Making Intelligent Management Work: It’s Not Hands-Off

Choosing intelligent management isn’t about throwing the doors open. It requires commitment and resources:

Robust Filtering Technology: Invest in systems that offer granular control, category filtering, keyword blocking, and time-based restrictions.
Clear, Transparent Policies: Develop Acceptable Use Policies (AUPs) collaboratively with staff, students, and parents. Explain the why behind access rules.
Ongoing Professional Development: Teachers need training on the filtering system, digital literacy concepts, and strategies for managing internet use in their classrooms.
Embedded Digital Citizenship Curriculum: This isn’t a one-off lesson. Skills like critical evaluation and online safety must be woven into subjects like English, Social Studies, and Science throughout the year.
Regular Review & Feedback: Monitor what’s being blocked/accessed. Solicit feedback from teachers and students. Adjust policies as educational needs and online trends evolve.
Parental Communication: Keep parents informed about the school’s approach, the tools used, and how they can reinforce digital citizenship at home.

The Verdict: Guardrails and Guidance Win

While the absolute block offers a tempting illusion of safety, it ultimately sells students short. It limits their access to rich educational resources and, more critically, fails to equip them with the essential skills to thrive – and stay safe – in an unavoidably connected world.

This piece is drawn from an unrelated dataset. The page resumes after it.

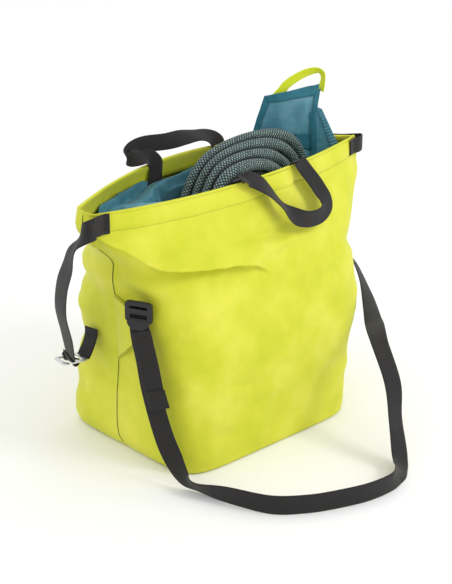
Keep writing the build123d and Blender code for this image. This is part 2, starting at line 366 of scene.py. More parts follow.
def shell_row(z):
    """The outline's values at one height, eased through the rows."""
    for low, high in zip(SHELL_ROWS, SHELL_ROWS[1:]):
        if z <= high[0]:
            break
    i = SHELL_ROWS.index(low)
    before = SHELL_ROWS[max(i - 1, 0)]
    after = SHELL_ROWS[min(i + 2, len(SHELL_ROWS) - 1)]
    span = high[0] - low[0]
    f = clamp((z - low[0]) / span)
    values = []
    for k in range(1, len(low)):
        slope_low = (high[k] - before[k]) / (high[0] - before[0]) * span
        slope_high = (after[k] - low[k]) / (after[0] - low[0]) * span
        values.append(
            low[k] * (2 * f ** 3 - 3 * f * f + 1) + slope_low * (f ** 3 - 2 * f * f + f)
            + high[k] * (3 * f * f - 2 * f ** 3) + slope_high * (f ** 3 - f * f)
        )
    return values


OUTLINE_STEPS = 240
BLUNT_ROUND = 1.5


def outline(side, z):
    """One panel's plan at a height, resampled to even steps from the left seam to the right."""
    left, right, left_seam, right_seam, front, back, corner, bow, blunt = shell_row(z)
    middle, half = (left + right) / 2, (right - left) / 2
    widest = front if side == FRONT else back
    raw = []
    for step in range(OUTLINE_STEPS + 1):
        turn = pi * (1 - cos(pi * step / OUTLINE_STEPS)) / 2
        across = cos(turn)
        x = middle - half * abs(across) ** corner * (1 if across > 0 else -1)
        seam = left_seam + (right_seam - left_seam) * (x - left) / (right - left)
        near = seam + side * blunt * (1 - exp((left - x) / BLUNT_ROUND)) * (1 - abs(1 - across) / 2)
        raw.append(Vector((x, near + (widest - near) * round(sin(turn), 9) ** bow)))
    run = run_lengths(raw)
    points, k = [], 0
    for column in range(COLUMNS + 1):
        want = run[-1] * column / COLUMNS
        while k < OUTLINE_STEPS - 1 and run[k + 1] < want:
            k += 1
        points.append(raw[k].lerp(raw[k + 1], (want - run[k]) / max(run[k + 1] - run[k], 1e-9)))
    return points, run[-1]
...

Intelligent access management, though requiring more effort and investment, represents a more mature and forward-thinking approach. It recognizes the internet as an indispensable learning tool that requires careful stewardship, not elimination. By implementing smart filters, empowering educators, and prioritizing comprehensive digital citizenship education, schools can transform the internet from a perceived threat into a powerful, safe engine for learning. The goal shouldn’t be to hide the digital world from students, but to prepare them to navigate it wisely and responsibly. That’s the true foundation of safety and success.